Extracted data:
%%
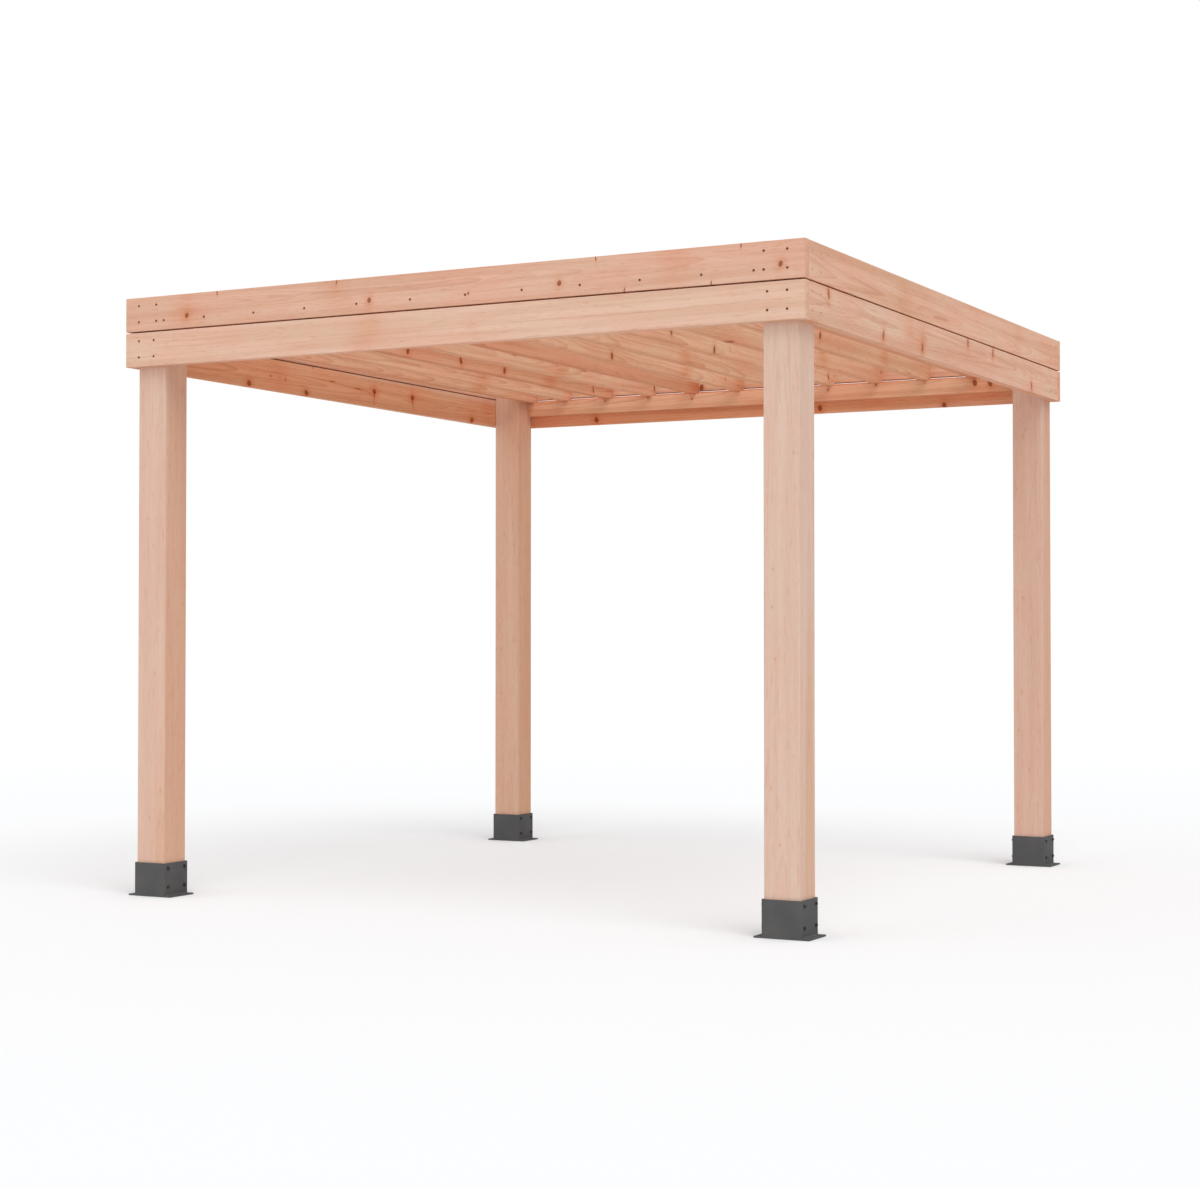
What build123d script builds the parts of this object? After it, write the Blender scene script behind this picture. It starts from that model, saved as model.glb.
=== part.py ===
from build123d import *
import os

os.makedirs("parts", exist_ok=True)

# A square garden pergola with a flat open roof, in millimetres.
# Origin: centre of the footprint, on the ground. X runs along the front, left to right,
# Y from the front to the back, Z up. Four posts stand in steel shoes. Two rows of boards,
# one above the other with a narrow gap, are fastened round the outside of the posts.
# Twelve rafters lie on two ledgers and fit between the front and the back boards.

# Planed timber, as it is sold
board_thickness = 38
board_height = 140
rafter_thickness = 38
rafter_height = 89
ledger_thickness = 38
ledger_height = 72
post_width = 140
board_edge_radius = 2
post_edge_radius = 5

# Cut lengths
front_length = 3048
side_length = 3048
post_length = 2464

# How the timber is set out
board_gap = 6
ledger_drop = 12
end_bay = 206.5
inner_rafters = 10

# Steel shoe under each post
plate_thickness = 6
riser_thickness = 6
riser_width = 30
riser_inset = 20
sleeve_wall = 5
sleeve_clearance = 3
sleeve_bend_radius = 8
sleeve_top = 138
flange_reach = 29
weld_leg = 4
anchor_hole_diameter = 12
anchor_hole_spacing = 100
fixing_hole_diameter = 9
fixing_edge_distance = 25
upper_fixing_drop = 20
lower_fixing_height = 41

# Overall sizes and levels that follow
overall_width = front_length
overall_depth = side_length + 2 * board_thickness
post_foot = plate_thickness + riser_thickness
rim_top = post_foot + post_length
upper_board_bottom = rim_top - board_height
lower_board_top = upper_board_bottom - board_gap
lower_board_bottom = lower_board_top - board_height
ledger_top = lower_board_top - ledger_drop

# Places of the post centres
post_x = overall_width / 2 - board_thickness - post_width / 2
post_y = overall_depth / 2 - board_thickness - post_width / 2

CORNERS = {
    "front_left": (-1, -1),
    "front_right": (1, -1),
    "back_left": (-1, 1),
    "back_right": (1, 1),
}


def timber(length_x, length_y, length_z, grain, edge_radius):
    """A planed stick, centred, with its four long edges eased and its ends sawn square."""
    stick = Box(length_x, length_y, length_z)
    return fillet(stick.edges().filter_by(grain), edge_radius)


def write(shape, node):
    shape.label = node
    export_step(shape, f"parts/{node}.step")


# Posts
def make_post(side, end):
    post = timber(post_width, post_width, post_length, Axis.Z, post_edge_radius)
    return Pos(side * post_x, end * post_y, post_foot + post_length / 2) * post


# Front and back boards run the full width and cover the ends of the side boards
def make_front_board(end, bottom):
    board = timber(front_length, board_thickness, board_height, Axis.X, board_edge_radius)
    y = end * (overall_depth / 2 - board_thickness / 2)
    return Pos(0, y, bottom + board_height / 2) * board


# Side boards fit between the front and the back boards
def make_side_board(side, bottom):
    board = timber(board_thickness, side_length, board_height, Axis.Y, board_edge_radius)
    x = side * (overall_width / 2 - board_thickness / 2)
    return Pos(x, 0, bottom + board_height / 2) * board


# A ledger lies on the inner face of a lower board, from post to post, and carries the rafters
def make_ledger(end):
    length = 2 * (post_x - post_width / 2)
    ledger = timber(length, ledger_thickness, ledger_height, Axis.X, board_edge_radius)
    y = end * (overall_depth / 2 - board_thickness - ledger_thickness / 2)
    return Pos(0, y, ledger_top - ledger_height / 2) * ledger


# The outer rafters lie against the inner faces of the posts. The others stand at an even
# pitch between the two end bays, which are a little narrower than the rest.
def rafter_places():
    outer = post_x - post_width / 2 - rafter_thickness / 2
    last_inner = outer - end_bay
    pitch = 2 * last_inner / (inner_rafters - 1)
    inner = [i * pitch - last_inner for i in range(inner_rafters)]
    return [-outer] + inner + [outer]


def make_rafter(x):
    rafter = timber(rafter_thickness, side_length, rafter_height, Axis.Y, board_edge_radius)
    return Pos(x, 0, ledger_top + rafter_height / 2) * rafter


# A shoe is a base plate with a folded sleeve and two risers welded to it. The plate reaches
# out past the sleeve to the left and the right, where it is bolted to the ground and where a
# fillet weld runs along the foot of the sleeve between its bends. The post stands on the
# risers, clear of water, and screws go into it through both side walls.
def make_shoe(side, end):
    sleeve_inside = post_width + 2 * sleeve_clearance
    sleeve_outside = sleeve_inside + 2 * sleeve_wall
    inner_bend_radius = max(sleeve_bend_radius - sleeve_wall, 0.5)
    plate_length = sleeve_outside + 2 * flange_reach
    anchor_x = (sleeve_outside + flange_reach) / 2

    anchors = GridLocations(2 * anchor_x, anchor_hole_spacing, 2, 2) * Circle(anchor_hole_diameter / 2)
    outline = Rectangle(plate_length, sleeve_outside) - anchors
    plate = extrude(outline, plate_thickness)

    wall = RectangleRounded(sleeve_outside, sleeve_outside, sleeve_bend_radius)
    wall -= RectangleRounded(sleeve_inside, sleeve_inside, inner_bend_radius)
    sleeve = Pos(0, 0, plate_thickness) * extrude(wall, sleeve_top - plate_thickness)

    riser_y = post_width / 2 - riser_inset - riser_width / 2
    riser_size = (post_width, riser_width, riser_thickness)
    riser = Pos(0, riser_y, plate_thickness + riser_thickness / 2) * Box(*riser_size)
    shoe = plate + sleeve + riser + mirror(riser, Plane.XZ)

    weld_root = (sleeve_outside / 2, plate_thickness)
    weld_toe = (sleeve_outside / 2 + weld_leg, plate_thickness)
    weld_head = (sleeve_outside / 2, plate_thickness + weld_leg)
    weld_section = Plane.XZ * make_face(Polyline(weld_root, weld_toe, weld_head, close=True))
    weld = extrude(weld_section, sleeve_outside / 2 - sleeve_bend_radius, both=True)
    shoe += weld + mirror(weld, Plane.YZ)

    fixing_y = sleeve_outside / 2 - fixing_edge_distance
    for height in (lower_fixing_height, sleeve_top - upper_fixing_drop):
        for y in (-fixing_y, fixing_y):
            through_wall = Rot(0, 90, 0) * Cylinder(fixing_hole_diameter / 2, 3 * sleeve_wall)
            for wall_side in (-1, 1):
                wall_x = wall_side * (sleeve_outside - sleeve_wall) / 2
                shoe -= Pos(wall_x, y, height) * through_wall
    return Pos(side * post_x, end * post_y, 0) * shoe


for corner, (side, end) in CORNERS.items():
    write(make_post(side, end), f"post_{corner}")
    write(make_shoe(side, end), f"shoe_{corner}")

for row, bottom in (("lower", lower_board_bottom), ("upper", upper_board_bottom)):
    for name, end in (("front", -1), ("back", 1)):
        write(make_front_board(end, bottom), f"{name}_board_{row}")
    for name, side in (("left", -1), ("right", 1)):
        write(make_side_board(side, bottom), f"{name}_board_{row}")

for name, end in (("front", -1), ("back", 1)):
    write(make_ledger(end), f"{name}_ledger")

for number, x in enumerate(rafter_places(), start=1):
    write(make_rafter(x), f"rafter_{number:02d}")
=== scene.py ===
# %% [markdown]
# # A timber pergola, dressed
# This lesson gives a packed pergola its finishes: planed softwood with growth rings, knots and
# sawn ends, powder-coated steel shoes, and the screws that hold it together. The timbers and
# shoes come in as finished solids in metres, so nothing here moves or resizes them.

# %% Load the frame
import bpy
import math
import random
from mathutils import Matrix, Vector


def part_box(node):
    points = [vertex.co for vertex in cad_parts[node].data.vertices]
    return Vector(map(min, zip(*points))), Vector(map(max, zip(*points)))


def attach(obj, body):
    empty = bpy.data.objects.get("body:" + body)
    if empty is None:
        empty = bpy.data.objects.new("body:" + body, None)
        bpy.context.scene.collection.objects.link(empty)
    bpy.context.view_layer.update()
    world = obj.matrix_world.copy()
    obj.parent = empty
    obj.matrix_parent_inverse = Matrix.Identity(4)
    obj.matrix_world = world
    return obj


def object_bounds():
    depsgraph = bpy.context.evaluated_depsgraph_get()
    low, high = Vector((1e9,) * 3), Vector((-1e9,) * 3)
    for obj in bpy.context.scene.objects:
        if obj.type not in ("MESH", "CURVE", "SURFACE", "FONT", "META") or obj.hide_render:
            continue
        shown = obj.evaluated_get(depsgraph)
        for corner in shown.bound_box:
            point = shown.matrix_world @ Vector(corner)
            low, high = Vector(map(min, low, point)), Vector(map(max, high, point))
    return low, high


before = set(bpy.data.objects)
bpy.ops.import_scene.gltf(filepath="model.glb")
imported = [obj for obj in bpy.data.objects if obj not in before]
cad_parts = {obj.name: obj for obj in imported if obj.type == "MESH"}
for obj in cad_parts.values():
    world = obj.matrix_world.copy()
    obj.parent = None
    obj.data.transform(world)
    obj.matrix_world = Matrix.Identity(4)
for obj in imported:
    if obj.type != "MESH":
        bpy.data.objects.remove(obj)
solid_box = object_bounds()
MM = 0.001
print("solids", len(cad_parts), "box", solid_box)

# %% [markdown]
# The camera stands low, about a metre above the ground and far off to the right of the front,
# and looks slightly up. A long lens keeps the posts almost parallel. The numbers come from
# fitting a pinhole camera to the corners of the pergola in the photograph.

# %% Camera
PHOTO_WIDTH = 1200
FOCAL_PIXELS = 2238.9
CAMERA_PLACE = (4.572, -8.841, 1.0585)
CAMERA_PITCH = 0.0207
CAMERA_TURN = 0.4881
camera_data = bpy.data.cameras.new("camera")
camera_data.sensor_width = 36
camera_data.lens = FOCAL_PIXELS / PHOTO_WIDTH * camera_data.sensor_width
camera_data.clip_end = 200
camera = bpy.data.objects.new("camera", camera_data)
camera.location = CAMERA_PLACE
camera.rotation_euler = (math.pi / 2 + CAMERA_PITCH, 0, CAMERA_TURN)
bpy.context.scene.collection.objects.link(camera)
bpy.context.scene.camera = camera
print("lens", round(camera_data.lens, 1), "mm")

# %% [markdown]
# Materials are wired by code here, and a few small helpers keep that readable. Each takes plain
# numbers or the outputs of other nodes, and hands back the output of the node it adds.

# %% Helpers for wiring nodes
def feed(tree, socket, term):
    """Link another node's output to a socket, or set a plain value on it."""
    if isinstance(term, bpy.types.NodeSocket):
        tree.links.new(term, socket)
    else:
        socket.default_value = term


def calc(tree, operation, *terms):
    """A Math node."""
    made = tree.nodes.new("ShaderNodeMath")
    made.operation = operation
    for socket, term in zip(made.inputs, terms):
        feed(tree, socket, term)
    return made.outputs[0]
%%
%%
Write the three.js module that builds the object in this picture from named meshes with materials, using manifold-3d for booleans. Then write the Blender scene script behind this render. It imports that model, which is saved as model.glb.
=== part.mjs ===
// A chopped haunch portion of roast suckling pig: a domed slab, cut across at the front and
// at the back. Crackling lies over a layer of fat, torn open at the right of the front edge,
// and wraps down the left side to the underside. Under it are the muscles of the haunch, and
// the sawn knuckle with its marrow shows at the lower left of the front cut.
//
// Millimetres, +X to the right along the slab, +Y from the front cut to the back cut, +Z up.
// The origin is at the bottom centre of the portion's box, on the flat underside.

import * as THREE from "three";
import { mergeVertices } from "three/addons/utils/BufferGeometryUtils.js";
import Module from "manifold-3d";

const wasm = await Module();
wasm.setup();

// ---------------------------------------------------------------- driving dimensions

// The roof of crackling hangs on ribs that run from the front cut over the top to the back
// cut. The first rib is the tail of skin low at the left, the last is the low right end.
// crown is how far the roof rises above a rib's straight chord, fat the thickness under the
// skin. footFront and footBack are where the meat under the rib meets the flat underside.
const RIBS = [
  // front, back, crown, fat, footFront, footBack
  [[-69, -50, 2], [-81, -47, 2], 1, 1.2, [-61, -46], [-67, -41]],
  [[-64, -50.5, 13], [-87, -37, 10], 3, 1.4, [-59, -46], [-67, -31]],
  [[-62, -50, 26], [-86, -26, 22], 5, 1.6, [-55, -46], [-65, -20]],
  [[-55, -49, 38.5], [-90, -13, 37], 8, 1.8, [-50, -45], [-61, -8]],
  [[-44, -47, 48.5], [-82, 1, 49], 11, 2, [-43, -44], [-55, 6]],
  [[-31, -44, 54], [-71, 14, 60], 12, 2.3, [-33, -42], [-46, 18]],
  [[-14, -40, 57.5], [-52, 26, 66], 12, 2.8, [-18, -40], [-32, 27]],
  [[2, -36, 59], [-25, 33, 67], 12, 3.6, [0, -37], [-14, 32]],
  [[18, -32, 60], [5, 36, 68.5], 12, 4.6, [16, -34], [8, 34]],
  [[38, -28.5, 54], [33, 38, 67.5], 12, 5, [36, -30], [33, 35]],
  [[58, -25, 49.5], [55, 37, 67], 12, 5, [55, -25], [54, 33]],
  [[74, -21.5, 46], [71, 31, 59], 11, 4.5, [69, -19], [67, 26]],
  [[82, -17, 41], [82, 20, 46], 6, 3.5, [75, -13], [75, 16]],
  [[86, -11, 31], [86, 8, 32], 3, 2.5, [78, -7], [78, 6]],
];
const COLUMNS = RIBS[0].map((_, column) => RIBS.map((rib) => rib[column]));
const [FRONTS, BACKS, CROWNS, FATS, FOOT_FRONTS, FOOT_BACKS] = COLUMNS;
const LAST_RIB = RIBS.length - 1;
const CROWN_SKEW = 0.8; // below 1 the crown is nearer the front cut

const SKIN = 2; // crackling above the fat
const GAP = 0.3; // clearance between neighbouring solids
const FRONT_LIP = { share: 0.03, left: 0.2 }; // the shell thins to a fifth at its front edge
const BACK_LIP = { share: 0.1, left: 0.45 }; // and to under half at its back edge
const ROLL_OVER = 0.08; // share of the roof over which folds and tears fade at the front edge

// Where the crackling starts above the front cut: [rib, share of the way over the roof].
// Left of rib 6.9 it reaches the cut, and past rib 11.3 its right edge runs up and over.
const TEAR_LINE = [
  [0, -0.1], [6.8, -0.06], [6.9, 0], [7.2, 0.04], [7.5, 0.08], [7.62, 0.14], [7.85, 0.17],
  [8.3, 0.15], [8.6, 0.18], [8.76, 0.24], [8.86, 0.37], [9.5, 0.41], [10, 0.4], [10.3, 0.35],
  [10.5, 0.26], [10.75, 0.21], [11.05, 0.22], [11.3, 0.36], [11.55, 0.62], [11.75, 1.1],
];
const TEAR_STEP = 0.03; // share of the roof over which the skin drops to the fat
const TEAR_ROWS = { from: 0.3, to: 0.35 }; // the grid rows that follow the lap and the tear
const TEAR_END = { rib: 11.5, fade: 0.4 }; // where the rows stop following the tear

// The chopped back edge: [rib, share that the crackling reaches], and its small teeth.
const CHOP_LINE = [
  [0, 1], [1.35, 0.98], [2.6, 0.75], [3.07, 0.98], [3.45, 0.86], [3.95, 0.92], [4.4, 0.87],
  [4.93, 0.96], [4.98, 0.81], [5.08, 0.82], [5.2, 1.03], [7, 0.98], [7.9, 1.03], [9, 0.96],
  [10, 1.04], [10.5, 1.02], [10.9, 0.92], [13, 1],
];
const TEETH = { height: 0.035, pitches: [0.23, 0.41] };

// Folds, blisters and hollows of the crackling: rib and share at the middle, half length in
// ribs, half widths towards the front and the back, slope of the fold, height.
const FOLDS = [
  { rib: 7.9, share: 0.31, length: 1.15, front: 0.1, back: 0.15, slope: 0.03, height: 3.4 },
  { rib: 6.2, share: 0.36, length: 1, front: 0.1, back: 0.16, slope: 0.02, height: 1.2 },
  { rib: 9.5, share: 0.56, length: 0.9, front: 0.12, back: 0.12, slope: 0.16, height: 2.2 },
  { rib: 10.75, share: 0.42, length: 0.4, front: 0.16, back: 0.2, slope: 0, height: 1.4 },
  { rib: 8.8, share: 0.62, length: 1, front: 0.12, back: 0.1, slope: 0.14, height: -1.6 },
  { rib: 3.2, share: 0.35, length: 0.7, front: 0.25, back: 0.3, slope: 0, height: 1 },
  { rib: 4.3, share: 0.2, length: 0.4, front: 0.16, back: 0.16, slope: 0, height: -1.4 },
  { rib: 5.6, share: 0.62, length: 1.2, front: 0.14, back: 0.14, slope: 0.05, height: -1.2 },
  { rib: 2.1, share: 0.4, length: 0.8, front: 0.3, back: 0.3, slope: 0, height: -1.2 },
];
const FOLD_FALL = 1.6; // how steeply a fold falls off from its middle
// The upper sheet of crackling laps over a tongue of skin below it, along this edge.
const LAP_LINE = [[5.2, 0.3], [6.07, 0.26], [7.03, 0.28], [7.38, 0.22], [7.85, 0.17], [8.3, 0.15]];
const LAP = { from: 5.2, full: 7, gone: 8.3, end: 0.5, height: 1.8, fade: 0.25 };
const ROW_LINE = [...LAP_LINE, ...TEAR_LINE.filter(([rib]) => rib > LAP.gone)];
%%
Solely the line containing "for number, x", the line containing "Vector(map(max, high, point))", and the lines between them are to be given again, exactly as written.

Correct result:
for number, x in enumerate(rafter_places(), start=1):
    write(make_rafter(x), f"rafter_{number:02d}")
=== scene.py ===
# %% [markdown]
# # A timber pergola, dressed
# This lesson gives a packed pergola its finishes: planed softwood with growth rings, knots and
# sawn ends, powder-coated steel shoes, and the screws that hold it together. The timbers and
# shoes come in as finished solids in metres, so nothing here moves or resizes them.

# %% Load the frame
import bpy
import math
import random
from mathutils import Matrix, Vector


def part_box(node):
    points = [vertex.co for vertex in cad_parts[node].data.vertices]
    return Vector(map(min, zip(*points))), Vector(map(max, zip(*points)))


def attach(obj, body):
    empty = bpy.data.objects.get("body:" + body)
    if empty is None:
        empty = bpy.data.objects.new("body:" + body, None)
        bpy.context.scene.collection.objects.link(empty)
    bpy.context.view_layer.update()
    world = obj.matrix_world.copy()
    obj.parent = empty
    obj.matrix_parent_inverse = Matrix.Identity(4)
    obj.matrix_world = world
    return obj


def object_bounds():
    depsgraph = bpy.context.evaluated_depsgraph_get()
    low, high = Vector((1e9,) * 3), Vector((-1e9,) * 3)
    for obj in bpy.context.scene.objects:
        if obj.type not in ("MESH", "CURVE", "SURFACE", "FONT", "META") or obj.hide_render:
            continue
        shown = obj.evaluated_get(depsgraph)
        for corner in shown.bound_box:
            point = shown.matrix_world @ Vector(corner)
            low, high = Vector(map(min, low, point)), Vector(map(max, high, point))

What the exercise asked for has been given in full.